• EXERCISE OBJECTIVE: Write out, precisely and in full, each line of the material.

• INFORMATION PROVIDED:
####################

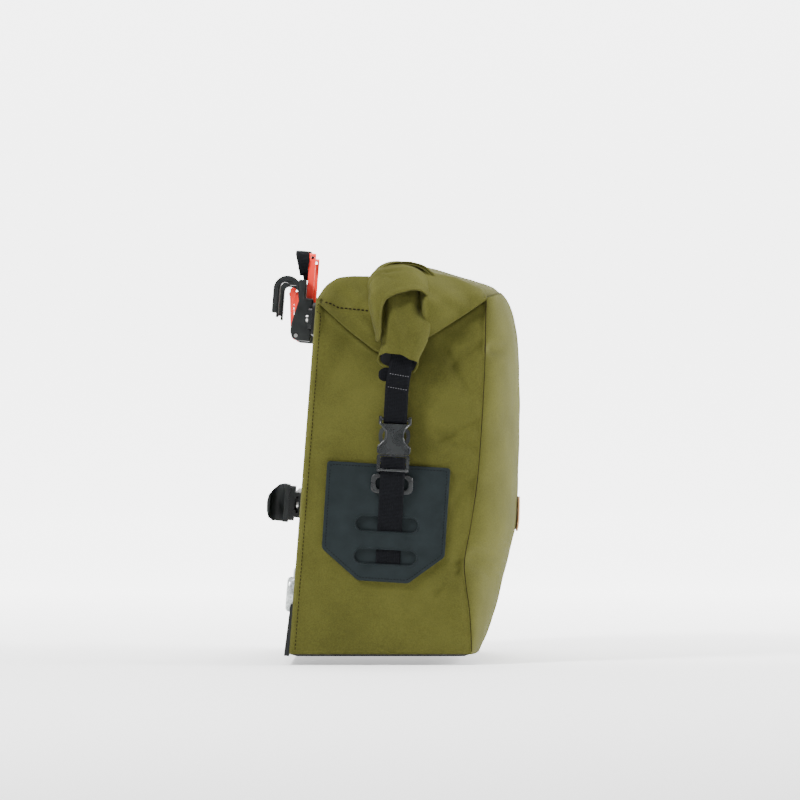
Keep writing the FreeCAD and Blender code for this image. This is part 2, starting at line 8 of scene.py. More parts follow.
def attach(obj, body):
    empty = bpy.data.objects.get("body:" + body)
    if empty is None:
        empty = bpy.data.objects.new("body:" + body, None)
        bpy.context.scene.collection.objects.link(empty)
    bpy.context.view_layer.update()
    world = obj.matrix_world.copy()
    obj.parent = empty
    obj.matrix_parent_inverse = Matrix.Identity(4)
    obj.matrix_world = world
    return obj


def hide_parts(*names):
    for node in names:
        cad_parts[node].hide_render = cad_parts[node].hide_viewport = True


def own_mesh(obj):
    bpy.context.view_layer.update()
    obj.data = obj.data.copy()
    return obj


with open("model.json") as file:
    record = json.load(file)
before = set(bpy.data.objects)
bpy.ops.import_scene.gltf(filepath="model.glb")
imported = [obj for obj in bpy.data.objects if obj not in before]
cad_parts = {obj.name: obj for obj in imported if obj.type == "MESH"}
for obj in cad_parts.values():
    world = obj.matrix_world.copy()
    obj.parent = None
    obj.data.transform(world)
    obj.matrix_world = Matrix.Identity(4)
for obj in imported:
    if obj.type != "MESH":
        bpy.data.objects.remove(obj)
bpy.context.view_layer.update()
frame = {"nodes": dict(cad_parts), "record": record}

LEAN = math.radians(4.4)        # the back leans this far towards the outer face
STRAP_LEAN = math.radians(3.0)
HALF = 150.0                    # half width, mm
RING = (8.0, 175.0)             # x and z of the strap ring, mm
HOOK_Y = 90.0                   # each hook and latch spring stands this far from mid width, mm
SPRING_START = (-22.3, 350.0)   # x and z of a latch spring's latch end, in the back's own frame
SPRING_LENGTH = 5.7
SPRING_RADIUS = 1.5
SPRING_WIRE = 0.35              # radius of the wire
SPRING_TURNS = 3


# ---- small helpers (points are in millimetres until a mesh is made) ----
def lerp(a, b, t):
    return a + (b - a) * t


def smooth(x):
    x = np.clip(x, 0.0, 1.0)
    return x * x * (3 - 2 * x)


def rough(x, y, z, scale, seed=0.0):
    return noise.noise(Vector((x / scale + seed, y / scale - seed, z / scale + 2 * seed)))


def back_x(z):
    return -97.0 + z * math.tan(LEAN)


def in_back(x, y, z):
    c, s = math.cos(LEAN), math.sin(LEAN)
    return (-97.0 + x * c + z * s, y, -x * s + z * c)


def on_side(x, y, z, side):
    c, s = math.cos(STRAP_LEAN), math.sin(STRAP_LEAN)
    return (RING[0] + x * c + z * s, side * (HALF + y), RING[1] - x * s + z * c)


def spline(points, count):
    """Catmull-Rom curve through the points, evenly spaced by length."""
    p = np.array(points, float)
    p = np.vstack([2 * p[0] - p[1], p, 2 * p[-1] - p[-2]])
    out = []
    for i in range(1, len(p) - 2):
        for t in np.linspace(0, 1, 24, endpoint=False):
            a, b, c, d = p[i - 1], p[i], p[i + 1], p[i + 2]
            out.append(0.5 * (2 * b + (c - a) * t + (2 * a - 5 * b + 4 * c - d) * t * t
                              + (3 * b - a - 3 * c + d) * t ** 3))
    out.append(p[-2])
    out = np.array(out)
    dist = np.concatenate([[0], np.cumsum(np.linalg.norm(np.diff(out, axis=0), axis=1))])
    want = np.linspace(0, dist[-1], count)
    return np.stack([np.interp(want, dist, out[:, k]) for k in range(out.shape[1])], axis=1)


def mesh_object(name, verts, faces, mat, uvs=None):
    mesh = bpy.data.meshes.new(name)
    mesh.from_pydata([tuple(float(c) / 1000 for c in v) for v in verts], [], faces)
    mesh.polygons.foreach_set("use_smooth", [True] * len(mesh.polygons))
    if uvs is not None:
        layer = mesh.uv_layers.new(name="UVMap")
        order = np.empty(len(mesh.loops), int)
        mesh.loops.foreach_get("vertex_index", order)
        layer.data.foreach_set("uv", np.asarray(uvs, float)[order].ravel())
    mesh.materials.append(mat)
    mesh.update()
    obj = bpy.data.objects.new(name, mesh)
    bpy.context.scene.collection.objects.link(obj)
    return obj


def grid_object(name, grid, mat, thick=0.0, wrap=False, flip=False):
    """A surface over an n by m array of points, with UVs in metres along its two directions."""
    grid = np.asarray(grid, float)
    n, m = grid.shape[:2]
    faces = []
    last = m if wrap else m - 1
    for i in range(n - 1):
        for j in range(last):
            k = (j + 1) % m
            quad = (i * m + j, i * m + k, (i + 1) * m + k, (i + 1) * m + j)
            faces.append(quad[::-1] if flip else quad)
    du = np.linalg.norm(np.diff(grid, axis=1), axis=2)
    dv = np.linalg.norm(np.diff(grid, axis=0), axis=2)
    u = np.concatenate([np.zeros((n, 1)), np.cumsum(du, axis=1)], axis=1)
    u -= u.mean(axis=1, keepdims=True)
    v = np.concatenate([np.zeros((1, m)), np.cumsum(dv, axis=0)], axis=0)
    uv = np.stack([u, v], axis=2).reshape(-1, 2) / 1000
    obj = mesh_object(name, grid.reshape(-1, 3), faces, mat, uv)
    if thick:
        solid = obj.modifiers.new("thickness", "SOLIDIFY")
        solid.thickness = thick / 1000
        solid.offset = 0.0
        solid.use_even_offset = False
    return obj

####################

• FULL ANSWER:
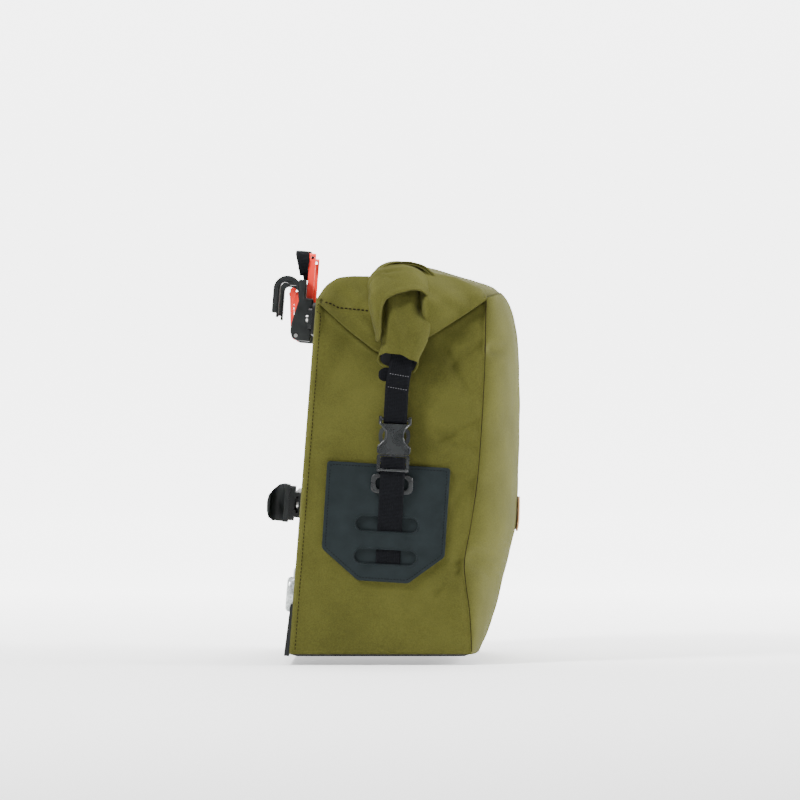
Keep writing the FreeCAD and Blender code for this image. This is part 2, starting at line 8 of scene.py. More parts follow.
def attach(obj, body):
    empty = bpy.data.objects.get("body:" + body)
    if empty is None:
        empty = bpy.data.objects.new("body:" + body, None)
        bpy.context.scene.collection.objects.link(empty)
    bpy.context.view_layer.update()
    world = obj.matrix_world.copy()
    obj.parent = empty
    obj.matrix_parent_inverse = Matrix.Identity(4)
    obj.matrix_world = world
    return obj


def hide_parts(*names):
    for node in names:
        cad_parts[node].hide_render = cad_parts[node].hide_viewport = True


def own_mesh(obj):
    bpy.context.view_layer.update()
    obj.data = obj.data.copy()
    return obj


with open("model.json") as file:
    record = json.load(file)
before = set(bpy.data.objects)
bpy.ops.import_scene.gltf(filepath="model.glb")
imported = [obj for obj in bpy.data.objects if obj not in before]
cad_parts = {obj.name: obj for obj in imported if obj.type == "MESH"}
for obj in cad_parts.values():
    world = obj.matrix_world.copy()
    obj.parent = None
    obj.data.transform(world)
    obj.matrix_world = Matrix.Identity(4)
for obj in imported:
    if obj.type != "MESH":
        bpy.data.objects.remove(obj)
bpy.context.view_layer.update()
frame = {"nodes": dict(cad_parts), "record": record}

LEAN = math.radians(4.4)        # the back leans this far towards the outer face
STRAP_LEAN = math.radians(3.0)
HALF = 150.0                    # half width, mm
RING = (8.0, 175.0)             # x and z of the strap ring, mm
HOOK_Y = 90.0                   # each hook and latch spring stands this far from mid width, mm
SPRING_START = (-22.3, 350.0)   # x and z of a latch spring's latch end, in the back's own frame
SPRING_LENGTH = 5.7
SPRING_RADIUS = 1.5
SPRING_WIRE = 0.35              # radius of the wire
SPRING_TURNS = 3


# ---- small helpers (points are in millimetres until a mesh is made) ----
def lerp(a, b, t):
    return a + (b - a) * t


def smooth(x):
    x = np.clip(x, 0.0, 1.0)
    return x * x * (3 - 2 * x)


def rough(x, y, z, scale, seed=0.0):
    return noise.noise(Vector((x / scale + seed, y / scale - seed, z / scale + 2 * seed)))


def back_x(z):
    return -97.0 + z * math.tan(LEAN)


def in_back(x, y, z):
    c, s = math.cos(LEAN), math.sin(LEAN)
    return (-97.0 + x * c + z * s, y, -x * s + z * c)


def on_side(x, y, z, side):
    c, s = math.cos(STRAP_LEAN), math.sin(STRAP_LEAN)
    return (RING[0] + x * c + z * s, side * (HALF + y), RING[1] - x * s + z * c)


def spline(points, count):
    """Catmull-Rom curve through the points, evenly spaced by length."""
    p = np.array(points, float)
    p = np.vstack([2 * p[0] - p[1], p, 2 * p[-1] - p[-2]])
    out = []
    for i in range(1, len(p) - 2):
        for t in np.linspace(0, 1, 24, endpoint=False):
            a, b, c, d = p[i - 1], p[i], p[i + 1], p[i + 2]
            out.append(0.5 * (2 * b + (c - a) * t + (2 * a - 5 * b + 4 * c - d) * t * t
                              + (3 * b - a - 3 * c + d) * t ** 3))
    out.append(p[-2])
    out = np.array(out)
    dist = np.concatenate([[0], np.cumsum(np.linalg.norm(np.diff(out, axis=0), axis=1))])
    want = np.linspace(0, dist[-1], count)
    return np.stack([np.interp(want, dist, out[:, k]) for k in range(out.shape[1])], axis=1)


def mesh_object(name, verts, faces, mat, uvs=None):
    mesh = bpy.data.meshes.new(name)
    mesh.from_pydata([tuple(float(c) / 1000 for c in v) for v in verts], [], faces)
    mesh.polygons.foreach_set("use_smooth", [True] * len(mesh.polygons))
    if uvs is not None:
        layer = mesh.uv_layers.new(name="UVMap")
        order = np.empty(len(mesh.loops), int)
        mesh.loops.foreach_get("vertex_index", order)
        layer.data.foreach_set("uv", np.asarray(uvs, float)[order].ravel())
    mesh.materials.append(mat)
    mesh.update()
    obj = bpy.data.objects.new(name, mesh)
    bpy.context.scene.collection.objects.link(obj)
    return obj


def grid_object(name, grid, mat, thick=0.0, wrap=False, flip=False):
    """A surface over an n by m array of points, with UVs in metres along its two directions."""
    grid = np.asarray(grid, float)
    n, m = grid.shape[:2]
    faces = []
    last = m if wrap else m - 1
    for i in range(n - 1):
        for j in range(last):
            k = (j + 1) % m
            quad = (i * m + j, i * m + k, (i + 1) * m + k, (i + 1) * m + j)
            faces.append(quad[::-1] if flip else quad)
    du = np.linalg.norm(np.diff(grid, axis=1), axis=2)
    dv = np.linalg.norm(np.diff(grid, axis=0), axis=2)
    u = np.concatenate([np.zeros((n, 1)), np.cumsum(du, axis=1)], axis=1)
    u -= u.mean(axis=1, keepdims=True)
    v = np.concatenate([np.zeros((1, m)), np.cumsum(dv, axis=0)], axis=0)
    uv = np.stack([u, v], axis=2).reshape(-1, 2) / 1000
    obj = mesh_object(name, grid.reshape(-1, 3), faces, mat, uv)
    if thick:
        solid = obj.modifiers.new("thickness", "SOLIDIFY")
        solid.thickness = thick / 1000
        solid.offset = 0.0
        solid.use_even_offset = False
    return obj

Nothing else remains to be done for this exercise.